Julius Pristauz kuratiert die Ausstellung »Untitled (Molly House)«, die Zhus Arbeit in Wien zeigt. Aufgewachsen in Graz, ist Pristauz im Alter von 17 nach Wien gezogen und arbeitet seither sowohl in schaffender, als auch interpretativer Weise mit Kunst. Im Rahmen des Galerienfestivals Curated By wählt Julius Pristauz den Begriff des Molly House als initiative Inspiration für die Auswahl der Werke, die bei Exile gezeigt werden. Molly Houses waren historische Orte für die schwule Community, ein Safe Space im England des 18. und 19. Jahrhunderts. Als Molly wurden damals aber nicht nur homosexuelle Männer bezeichnet, sondern auch weibliche Prostituierte.
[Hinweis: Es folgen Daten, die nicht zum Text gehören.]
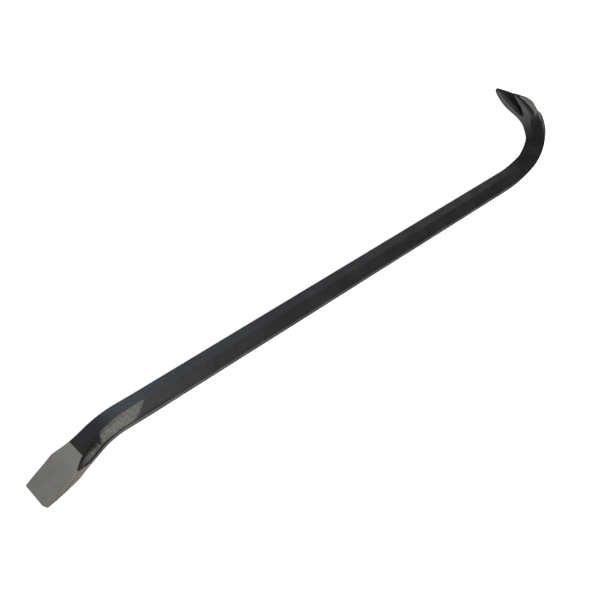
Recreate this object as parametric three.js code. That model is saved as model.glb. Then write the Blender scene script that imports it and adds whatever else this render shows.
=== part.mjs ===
// Gooseneck wrecking bar: one drop forging drawn from regular hexagonal bar.
// It lies on its side: +X runs along the shank from the chisel to the gooseneck,
// +Y is the side that the gooseneck hooks towards, and +Z is up, across the width.
// The forging is modelled as its named zones, which meet face to face.
import * as THREE from "three";

// ---- Driving dimensions, in millimetres and degrees ----
const ACROSS_FLATS = 19;
const HALF_FLATS = ACROSS_FLATS / 2;
const FLAT_HALF_WIDTH = ACROSS_FLATS / (2 * Math.sqrt(3));
const CORNER_RADIUS = 2 * FLAT_HALF_WIDTH;
const EDGE_BREAK = 0.6;

// The centre line, walked from the chisel's cutting edge to the tips of the claw.
const CHISEL_OFFSET_ANGLE = 28;
const CHISEL_RUN = 53.4;
const HEEL_BEND_RADIUS = 50;
const SHANK_RUN = 473.4;
const CLAW_RUN = 49;
const GOOSENECK_BENDS = [
  { radius: 113, turn: 17.4 },
  { radius: 25.2, turn: 42.4 },
  { radius: 24, turn: 59.7 },
  { radius: 155, turn: 13.5 },
  { radius: 90, turn: 3.1 },
];
const ARC_STEP = 6;

// Where one zone ends and the next begins, measured along the centre line.
const GROUND_LENGTH = 42;
const HEEL_BEND_END = CHISEL_RUN + arcLength(HEEL_BEND_RADIUS, CHISEL_OFFSET_ANGLE);
const NECK_LENGTH = HEEL_BEND_END + 18;
const GOOSENECK_START = HEEL_BEND_END + SHANK_RUN;
const GOOSENECK_BEND_LENGTH = GOOSENECK_BENDS.reduce(
  (total, bend) => total + arcLength(bend.radius, bend.turn), 0);
const GOOSENECK_END = GOOSENECK_START + GOOSENECK_BEND_LENGTH;
const CLAW_START = GOOSENECK_END - 22;
const SLOT_START = GOOSENECK_END + 1;
const BAR_LENGTH = GOOSENECK_END + CLAW_RUN;

// The nail slot: half its width at the root and at the tips.
const SLOT_ROOT_HALF = 2.5;
const SLOT_MOUTH_HALF = 6.5;

const BLACK_SCALE = { color: 0x2b2b2e, roughness: 0.55, metalness: 0.3 };
const GROUND_STEEL = { color: 0x8f8e8a, roughness: 0.4, metalness: 0.8 };

// ---- Key sections ----
// Each is an eight-cornered section, symmetric about Z = 0, with its corners given as
// [height above the centre line towards the hook side, half width]: the flat on the hook
// side, the upper and lower corners of each side, and the flat on the back.
function section(at, hook, upper, lower, back) {
  return { at, corners: [hook, upper, lower, back] };
}

// A hexagon with its two side edges broken to a narrow flat.
function hexSection(at) {
  const sideHalf = CORNER_RADIUS - EDGE_BREAK / Math.sqrt(3);
  return section(
    at,
    [HALF_FLATS, FLAT_HALF_WIDTH],
    [EDGE_BREAK, sideHalf],
    [-EDGE_BREAK, sideHalf],
    [-HALF_FLATS, FLAT_HALF_WIDTH],
  );
}

const KEY_SECTIONS = [
  section(0, [9.5, 13.7], [9.1, 14.2], [8.4, 14.2], [7.1, 13.6]),
  section(8, [9.5, 13.8], [8.6, 15.1], [7.2, 15.1], [4, 13.2]),
  section(18, [9.5, 14], [7.9, 15.7], [6, 15.5], [0.5, 12.2]),
  section(27, [9.5, 14.6], [7.7, 15.7], [5.2, 15.1], [-3.1, 10.3]),
  section(33, [9.5, 12.6], [7, 13.7], [5.7, 13.5], [-5.8, 7.7]),
  section(36, [9.5, 11.6], [4.4, 12.5], [3.2, 12.4], [-6.6, 6.9]),
  section(GROUND_LENGTH, [9.5, 9.6], [1.8, 11.2], [0.6, 11.2], [-7.2, 6.3]),
  section(CHISEL_RUN, [9.5, 7.7], [1.6, 10.9], [0.4, 10.9], [-7.6, 6]),
  section(CHISEL_RUN + 12, [9.5, 6.4], [1.2, 10.9], [0, 10.9], [-8.6, 5.8]),
  section(HEEL_BEND_END, [9.5, 5.8], [0.8, 10.8], [-0.4, 10.8], [-9.1, 5.5]),
  hexSection(NECK_LENGTH),
  hexSection(GOOSENECK_START),
  section(GOOSENECK_END - 70, [10.4, 6.1], [1.4, 11], [-0.4, 10.8], [-9.1, 5.4]),
  section(GOOSENECK_END - 44, [10, 6], [1.2, 11], [-0.5, 10.7], [-9.7, 5.6]),
  hexSection(CLAW_START),
  section(GOOSENECK_END - 15, [9.5, 6.4], [0.9, 10.8], [-0.5, 10.8], [-7.4, 5.4]),
  section(GOOSENECK_END - 8, [9.4, 8.7], [1.6, 11.2], [-0.2, 11.2], [-5.8, 5.8]),
  section(GOOSENECK_END, [9.2, 12.1], [4.5, 13], [0, 13.3], [-5, 6.8]),
  section(GOOSENECK_END + 8, [8.9, 15.2], [6, 16.3], [0.4, 16.5], [-4.4, 9.6]),
  section(GOOSENECK_END + 16, [8.7, 16.6], [5.2, 17.2], [1, 17.2], [-3.2, 12]),
  section(GOOSENECK_END + 30, [8.4, 16.2], [5.8, 17], [2.4, 17], [-1, 12.8]),
  section(GOOSENECK_END + 42, [8, 14.8], [6.4, 15.6], [4.6, 15.5], [2.6, 13.2]),
  section(BAR_LENGTH, [7.6, 12.6], [6.9, 13.3], [6.2, 13.3], [5.2, 12.6]),
];

// ---- Helpers ----
function arcLength(radius, degrees) {
  return radius * THREE.MathUtils.degToRad(degrees);
}

// Walks the centre line and returns its point and heading at a distance from the chisel edge.
function centreLine(distance) {
  const legs = [
    { run: CHISEL_RUN },
    { radius: HEEL_BEND_RADIUS, turn: -CHISEL_OFFSET_ANGLE },
    { run: SHANK_RUN },
    ...GOOSENECK_BENDS,
    { run: CLAW_RUN },
  ];
  let heading = THREE.MathUtils.degToRad(CHISEL_OFFSET_ANGLE);
  const point = new THREE.Vector2(0, 0);
  let left = distance;
  for (const leg of legs) {
    const length = leg.run ?? arcLength(leg.radius, Math.abs(leg.turn));
    const travelled = Math.min(left, length);
    if (leg.run !== undefined) {
      point.x += travelled * Math.cos(heading);
      point.y += travelled * Math.sin(heading);
    } else {
      const side = Math.sign(leg.turn);
      const next = heading + side * travelled / leg.radius;
      point.x += side * leg.radius * (Math.sin(next) - Math.sin(heading));
      point.y -= side * leg.radius * (Math.cos(next) - Math.cos(heading));
      heading = next;
    }
    left -= travelled;
    if (left <= 0) {
      break;
    }
  }
  return { point, heading };
}

// The section at any distance, blended between the two key sections around it.
function sectionAt(distance) {
  const next = KEY_SECTIONS.findIndex((key) => key.at >= distance);
  const after = KEY_SECTIONS[Math.max(1, next)];
  const before = KEY_SECTIONS[Math.max(1, next) - 1];
  const share = (distance - before.at) / (after.at - before.at);
  return before.corners.map((corner, index) => new THREE.Vector2(
    THREE.MathUtils.lerp(corner[0], after.corners[index][0], share),
    THREE.MathUtils.lerp(corner[1], after.corners[index][1], share),
  ));
}

// Outlines are in the section's own plane: x is towards the hook side, y is +Z.
function wholeOutline(distance) {
  const [hook, upper, lower, back] = sectionAt(distance);
  const oneSide = [hook, upper, lower, back];
  const otherSide = oneSide.map((corner) => new THREE.Vector2(corner.x, -corner.y));
  return [...oneSide, ...otherSide.reverse()];
}

function slotHalfAt(distance) {
  const share = (distance - SLOT_START) / (BAR_LENGTH - SLOT_START);
  return THREE.MathUtils.lerp(SLOT_ROOT_HALF, SLOT_MOUTH_HALF, share);
}

function tineOutline(distance) {
  const [hook, upper, lower, back] = sectionAt(distance);
  const slot = slotHalfAt(distance);
  const slotSide = [new THREE.Vector2(back.x, slot), new THREE.Vector2(hook.x, slot)];
  return [hook, upper, lower, back, ...slotSide];
}

// Stations of a zone: its ends, the key sections inside it, and even steps round each arc.
function stations(from, to) {
  const list = new Set([from, to]);
  for (const key of KEY_SECTIONS) {
    if (key.at > from && key.at < to) {
      list.add(key.at);
    }
  }
  let arcStart = CHISEL_RUN;
  const arcs = [{ radius: HEEL_BEND_RADIUS, turn: CHISEL_OFFSET_ANGLE, skip: SHANK_RUN }];
  for (const arc of [...arcs, ...GOOSENECK_BENDS]) {
    const steps = Math.ceil(arc.turn / ARC_STEP);
    for (let step = 0; step <= steps; step += 1) {
      const at = arcStart + arcLength(arc.radius, arc.turn * step / steps);
      if (at > from && at < to) {
        list.add(at);
      }
    }
    arcStart += arcLength(arc.radius, arc.turn) + (arc.skip ?? 0);
  }
  const sorted = [...list].sort((a, b) => a - b);
  return sorted.filter((at, index) => index === 0 || at - sorted[index - 1] > 0.2);
}

// Skins a closed body over the outlines at a list of stations, with a flat cap at each end.
function loft(distances, outlineAt) {
  const positions = [];
  const indices = [];
  let count = 0;
  for (const distance of distances) {
    const { point, heading } = centreLine(distance);
    const outline = outlineAt(distance);
    count = outline.length;
    for (const corner of outline) {
      positions.push(
        point.x - Math.sin(heading) * corner.x,
        point.y + Math.cos(heading) * corner.x,
        corner.y,
      );
    }
  }
  const rings = distances.length;
  for (let ring = 0; ring < rings - 1; ring += 1) {
    for (let corner = 0; corner < count; corner += 1) {
      const a = ring * count + corner;
      const b = ring * count + (corner + 1) % count;
      indices.push(a, b, b + count, a, b + count, a + count);
    }
  }
  const last = (rings - 1) * count;
  for (let corner = 1; corner < count - 1; corner += 1) {
    indices.push(0, corner + 1, corner);
    indices.push(last, last + corner, last + corner + 1);
  }
  const geometry = new THREE.BufferGeometry();
  geometry.setAttribute("position", new THREE.Float32BufferAttribute(positions, 3));
  geometry.setIndex(indices);
  geometry.computeVertexNormals();
  return geometry;
}

function mirrorAcrossWidth(geometry) {
  const mirrored = geometry.clone().scale(1, 1, -1);
  const order = Array.from(mirrored.index.array);
  for (let i = 0; i < order.length; i += 3) {
    [order[i + 1], order[i + 2]] = [order[i + 2], order[i + 1]];
  }
  mirrored.setIndex(order);
  mirrored.computeVertexNormals();
  return mirrored;
}

function zone(name, geometry, finish) {
  const mesh = new THREE.Mesh(geometry, new THREE.MeshStandardMaterial(finish));
  mesh.name = name;
  return mesh;
}

// ---- Zones ----
const upperTine = loft(stations(SLOT_START, BAR_LENGTH), tineOutline);
const zones = [
  zone("chisel_blade", loft(stations(0, GROUND_LENGTH), wholeOutline), GROUND_STEEL),
  zone("chisel_neck", loft(stations(GROUND_LENGTH, NECK_LENGTH), wholeOutline), BLACK_SCALE),
  zone("shank", loft(stations(NECK_LENGTH, GOOSENECK_START), wholeOutline), BLACK_SCALE),
  zone("gooseneck", loft(stations(GOOSENECK_START, CLAW_START), wholeOutline), BLACK_SCALE),
  zone("claw_root", loft(stations(CLAW_START, SLOT_START), wholeOutline), BLACK_SCALE),
  zone("claw_tine_upper", upperTine, BLACK_SCALE),
  zone("claw_tine_lower", mirrorAcrossWidth(upperTine), BLACK_SCALE),
];

// The origin is the middle of the bar's footprint, on the surface that it lies on.
const box = new THREE.Box3();
for (const mesh of zones) {
  mesh.geometry.computeBoundingBox();
  box.union(mesh.geometry.boundingBox);
}
const middle = box.getCenter(new THREE.Vector3());
for (const mesh of zones) {
  mesh.geometry.translate(-middle.x, -middle.y, -box.min.z);
}

const wreckingBar = new THREE.Group();
wreckingBar.add(...zones);

export default wreckingBar;
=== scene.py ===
"""Gooseneck wrecking bar: a hexagonal forging with a ground chisel blade and a slotted nail claw.

Each operator builds one zone of the forging around the loaded frame. All zones are skinned over
the same centre line and the same rounded sections, so that neighbours share their end rings.
"""

import math

import bpy
from bpy.props import FloatProperty, FloatVectorProperty, PointerProperty
from bpy.types import Operator, Panel, PropertyGroup
from mathutils import Matrix, Quaternion, Vector, noise


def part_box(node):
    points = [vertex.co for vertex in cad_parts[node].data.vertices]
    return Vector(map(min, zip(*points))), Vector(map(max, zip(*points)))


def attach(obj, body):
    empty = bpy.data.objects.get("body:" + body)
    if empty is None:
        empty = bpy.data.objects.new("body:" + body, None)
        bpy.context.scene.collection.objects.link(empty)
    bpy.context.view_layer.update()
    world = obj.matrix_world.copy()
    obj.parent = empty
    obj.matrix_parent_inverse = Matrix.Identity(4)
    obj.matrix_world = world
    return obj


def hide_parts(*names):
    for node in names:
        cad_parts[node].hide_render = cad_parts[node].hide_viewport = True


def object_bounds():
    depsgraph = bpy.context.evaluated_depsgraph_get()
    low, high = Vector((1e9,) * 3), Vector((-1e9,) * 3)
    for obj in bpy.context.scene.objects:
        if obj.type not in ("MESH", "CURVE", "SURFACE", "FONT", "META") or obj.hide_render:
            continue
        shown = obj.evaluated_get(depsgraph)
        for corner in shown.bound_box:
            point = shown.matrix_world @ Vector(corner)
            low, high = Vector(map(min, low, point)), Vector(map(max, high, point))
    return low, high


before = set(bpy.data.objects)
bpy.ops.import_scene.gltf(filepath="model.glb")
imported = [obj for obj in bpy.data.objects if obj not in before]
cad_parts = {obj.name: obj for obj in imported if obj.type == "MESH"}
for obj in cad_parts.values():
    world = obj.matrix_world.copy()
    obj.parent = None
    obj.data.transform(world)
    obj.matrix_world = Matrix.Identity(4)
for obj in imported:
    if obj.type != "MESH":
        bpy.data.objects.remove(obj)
CAD_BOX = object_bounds()

bl_info = {
    "name": "Gooseneck Wrecking Bar",
    "version": (1, 0, 0),
    "blender": (4, 5, 0),
    "location": "View3D > Sidebar > Wrecking Bar",
    "description": "Builds the finished surfaces of a forged hexagonal wrecking bar",
    "category": "Add Mesh",
}

MM = 0.001

# ---- The centre line, in millimetres from the chisel edge, and its bends in degrees ----
CHISEL_OFFSET_ANGLE = 28.0
CHISEL_RUN = 53.4
HEEL_BEND_RADIUS = 50.0
SHANK_RUN = 473.4
CLAW_RUN = 49.0
GOOSENECK_BENDS = ((113.0, 17.4), (25.2, 42.4), (24.0, 59.7), (155.0, 13.5), (90.0, 3.1))


def arc_length(radius, degrees):
    return radius * math.radians(degrees)


HEEL_BEND_END = CHISEL_RUN + arc_length(HEEL_BEND_RADIUS, CHISEL_OFFSET_ANGLE)
NECK_LENGTH = HEEL_BEND_END + 18.0
GROUND_LENGTH = 42.0
GOOSENECK_START = HEEL_BEND_END + SHANK_RUN
GOOSENECK_END = GOOSENECK_START + sum(arc_length(*bend) for bend in GOOSENECK_BENDS)
CLAW_START = GOOSENECK_END - 22.0
SLOT_START = GOOSENECK_END + 1.0
BAR_LENGTH = GOOSENECK_END + CLAW_RUN
SLOT_LENGTH = BAR_LENGTH - SLOT_START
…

Pristauz interessiere hier besonders, wie sich in den Molly Houses damals sowie auch in heutiger Drag Culture das Imitieren und Rekonstruieren von femininen Identitäten auf eine bestimmte, hypersexualisierte Spielart von Weiblichkeit bezieht. Man wisse heute, dass die Männer der Molly Houses von damals durchaus gerne mit der Rolle der Prostituierten spielten. Dabei wird deutlich, dass Homophobie und Frauenfeindlichkeit gesellschaftlich eine breite Überschneidungskraft besitzen, aber auch queere Communitys nicht unbedingt gegen Nuancen internalisierter Misogynie immun sind. Queere, femme-inclusive Spaces und Communitys schaffen hier auch in der zeitgenössischen Kunst eine Awareness und leisten wichtige Arbeit, Bilder von Femininität zu diversifizieren.

Die Ausstellung »Untitled (Molly House)« ist von 5. September bis 10. Oktober in der Galerie Exile im ersten Wiener Gemeindebezirk zu sehen. Die Arbeiten werden im Rahmen des Galerienfestivals Curated By gezeigt, an dem 24 Spaces in ganz Wien beteiligt sind.